В этой же книге Борис оставил безрадостную зарисовку жизни в Одессе:
«Тяжёлой была зима 1922 года! Неурожай, террор, реквизиции, паралич транспорта — всё это несло с собой всё обостряющийся голод. Одесса, жившая морем и портом, представляла собой пустынный вымирающий город. Вместо электричества дома освещались жестяночками с фитильками-коптилочками, дававшими копоть за 10 свечей, а светившими в четверть свечи. Воды не хватало. Водонапорная станция, расположенная в 40 километрах от города, на Днестре, не работала… Мы носили воду вёдрами за несколько километров из колодцев. Об умывании и не мечтали: не хватало воды для питья. Топлива почти не было. В каждой комнатке стояло изобретение эпохи „военного коммунизма“ — жестяная печурка, называвшаяся „временкой“ или почему-то „румынкой“, — которую топили случайными материалами, начиная от собственной мебели и кончая соседними заборами».

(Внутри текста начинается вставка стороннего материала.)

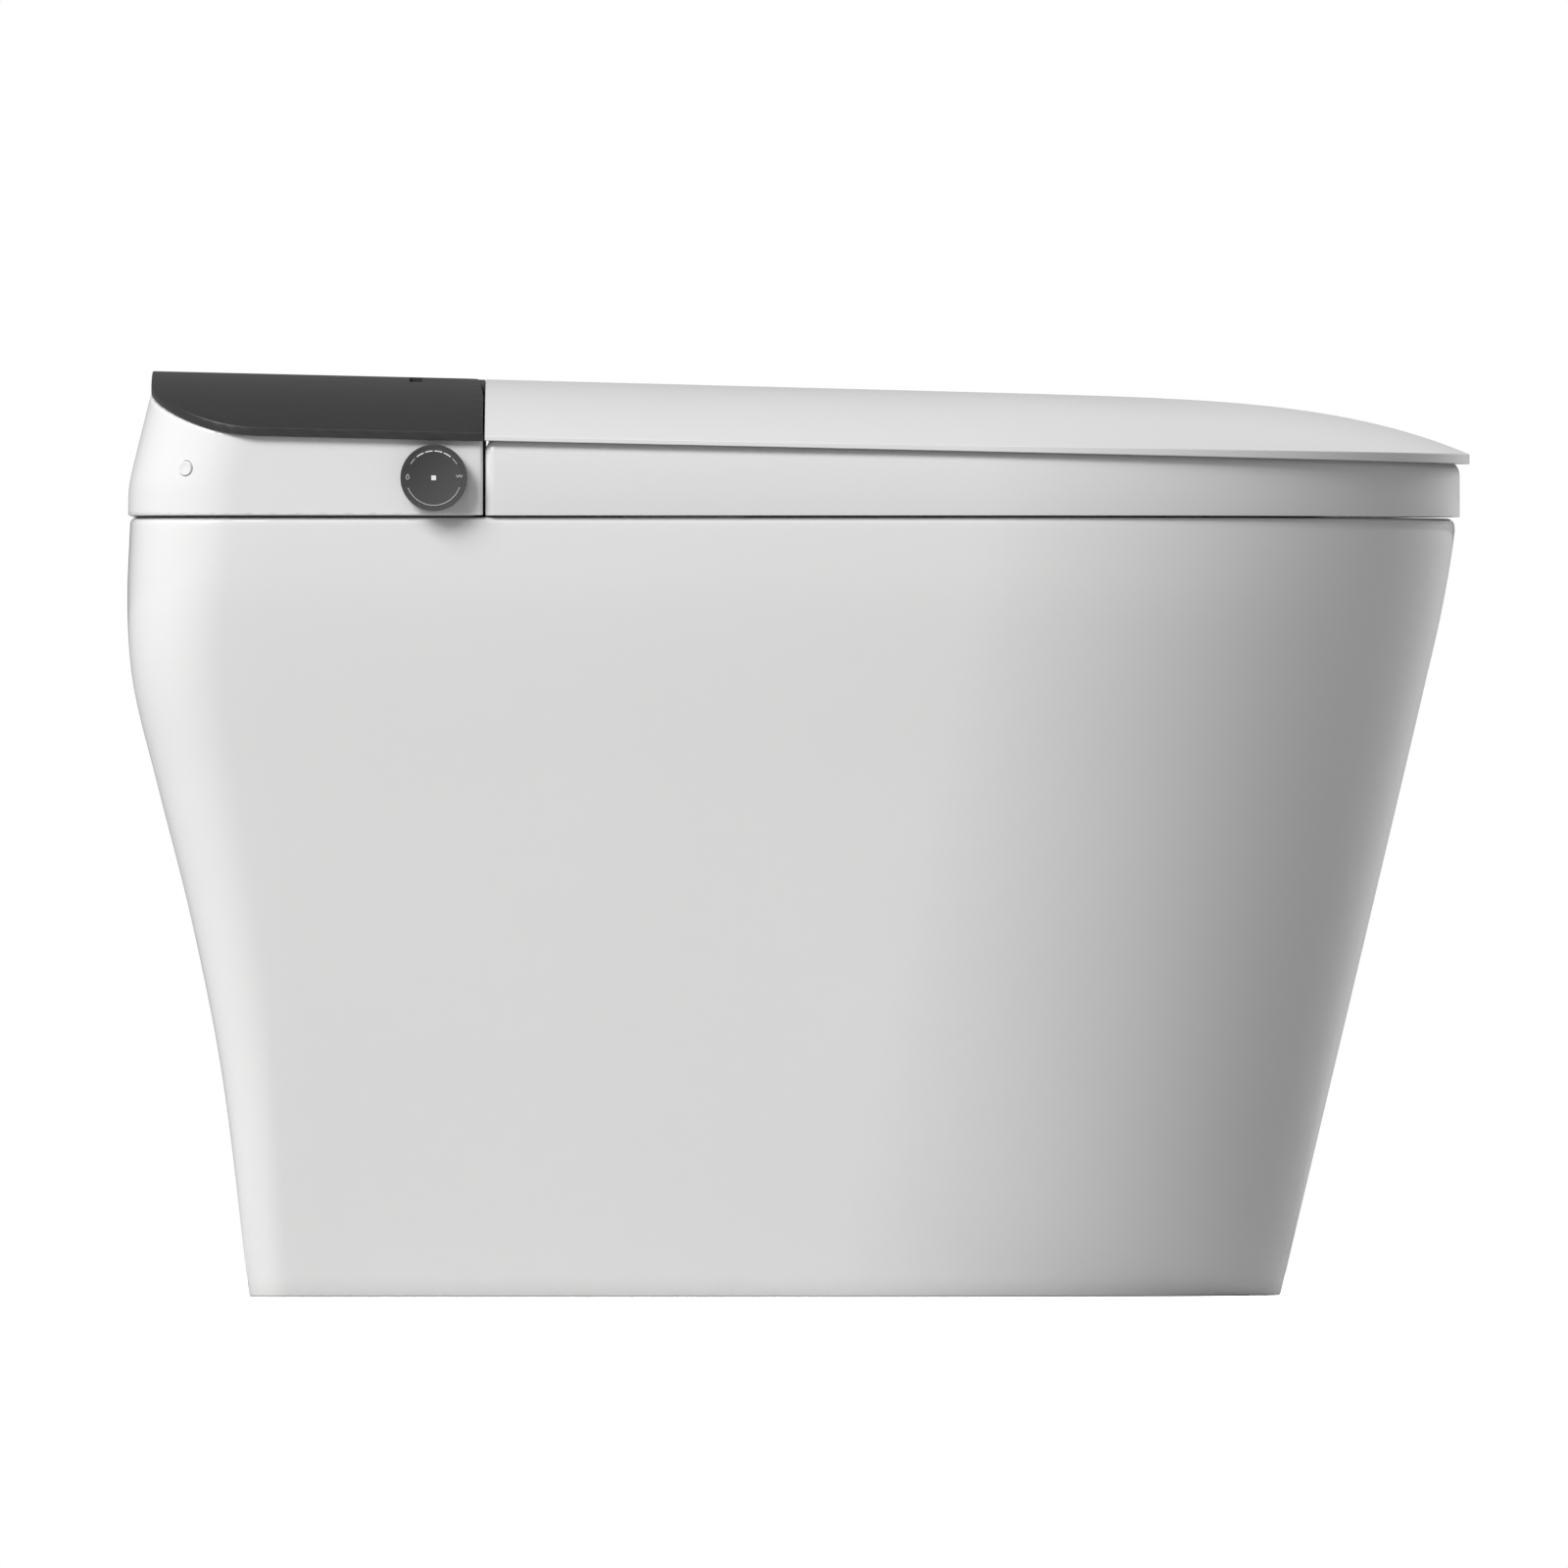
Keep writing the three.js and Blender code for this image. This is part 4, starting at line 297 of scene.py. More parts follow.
def apply_modifiers(piece):
    """Bakes a piece's modifiers into its mesh."""
    graph = bpy.context.evaluated_depsgraph_get()
    baked = bpy.data.meshes.new_from_object(piece.evaluated_get(graph))
    piece.modifiers.clear()
    old = piece.data
    piece.data = baked
    bpy.data.meshes.remove(old)


def carve(piece, cutters, operation="DIFFERENCE", sharp=35):
    """Cuts solids out of a piece, or joins them to it, and removes the cutters."""
    for cutter in cutters:
        change = piece.modifiers.new("carve", "BOOLEAN")
        change.operation = operation
        change.object = cutter
        change.solver = "EXACT"
    apply_modifiers(piece)
    for cutter in cutters:
        bpy.data.objects.remove(cutter)
    piece.data.set_sharp_from_angle(angle=math.radians(sharp))


def edge_round(piece, width, segments=2, angle=38):
    """Rounds the sharp edges of a piece."""
    bevel = piece.modifiers.new("edge_round", "BEVEL")
    bevel.width = width
    bevel.segments = segments
    bevel.limit_method = "ANGLE"
    bevel.angle_limit = math.radians(angle)
    bevel.harden_normals = True


def block(name, low, high):
    """A box between two corners, as a cutter."""
    (x0, y0, z0), (x1, y1, z1) = low, high
    ring = np.array([[x0, y0], [x1, y0], [x1, y1], [x0, y1]])
    centre = ring.mean(axis=0)
    rows = [np.column_stack([ring * 0 + centre, [z] * 4]) if pole else np.column_stack([ring, [z] * 4])
            for z, pole in ((z0, True), (z0, False), (z1, False), (z1, True))]
    return grid_object(name, np.array(rows))


def turned(name, profile, centre, axis, steps=64, sharp=35):
    """A solid of revolution from (radius, height) points along an axis through a centre."""
    radius, height = np.array(profile, float).T
    axis = Vector(axis).normalized()
    side = axis.orthogonal().normalized()
    other = axis.cross(side)
    turn = np.linspace(0, 2 * math.pi, steps, endpoint=False)
    spokes = np.outer(np.cos(turn), side) + np.outer(np.sin(turn), other)
    grid = np.array(centre) + height[:, None, None] * np.array(axis) + radius[:, None, None] * spokes
    return grid_object(name, grid, sharp=sharp)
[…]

В семейном фотоальбоме Солоневичей сохранился снимок, иллюстрирующий эти слова Бориса: он сидит у «румынки», протянув к огню ноги в грубых башмаках и солдатских обмотках. Спортсмен, волевой человек, привыкший преодолевать трудности и лишения, снят в момент невесёлых раздумий. Как жить? Что делать? В то время Борис работал «раздельщиком» на автомобильном кладбище, получая в качестве пайка килограмм чёрного хлеба. Дополнительные средства на жизнь дало участие в «чемпионатах французской борьбы». Для большей привлекательности организаторы назвали их международными и в срочном порядке подыскали нескольких «иностранцев». Так Борис стал Бобом Кальве, «австралийским чемпионом», оказавшимся в Одессе «проездом в Москву». Артистические данные у Бориса несомненно были: «В своём американском пальто, скаутской шляпе, золотых очках, я с важным и надменным видом появлялся в театре и с успехом изображал иностранца, владеющего только „австралийским языком“».
Как выживали Солоневичи в месяцы «хаоса и разгрома»? По их рассказам, они создали что-то вроде «бродячего цирка», который гастролировал по сёлам. Неискушённые в цирковом жанре селяне охотно приходили на «грандиозные вечера смеха и силы», в которых братья выкладывались до предела: они пели, декламировали, показывали незатейливые фокусы и, наконец, потрясали нехитрые мозги зрителей «грандиозным гала-спорт представлением». Как вспоминал Борис, «наши силовые номера производили фурор. Было здесь и поднимание всяких доморощенных тяжестей, и „разбивание камней на грудях“, и „адская мельница“, и „мост смерти“, и прочие эффекты… Если удавалось — провоцировали на выступление какого-нибудь местного силача, который обычно срамился, не зная специальных трюков. После этого мы устраивали схватку „на первенство мира по борьбе“, с соответствующими „макаронами“ и „грозным рёвом разъярённых противников“. При хороших сборах мы угощали зрителей на десерт дополнительным блюдом — схваткой по боксу в самодельных перчатках из брезента, как рашпилем рвавших кожу при случайных ударах по лицу»…
Посещение «цирка» селяне «оплачивали» натурой: салом, мукой, яйцами, крупой, маслом. Иногда циркачей вознаграждали живностью: курами, гусями, поросятами. Домой братья возвращались, гружённые мешками с продовольствием. Тамара тоже помогала пополнять семейный бюджет. Она, по свидетельству Бориса, «раздобыла рецепт простого мыла, варила его и с большим успехом торговала на базаре».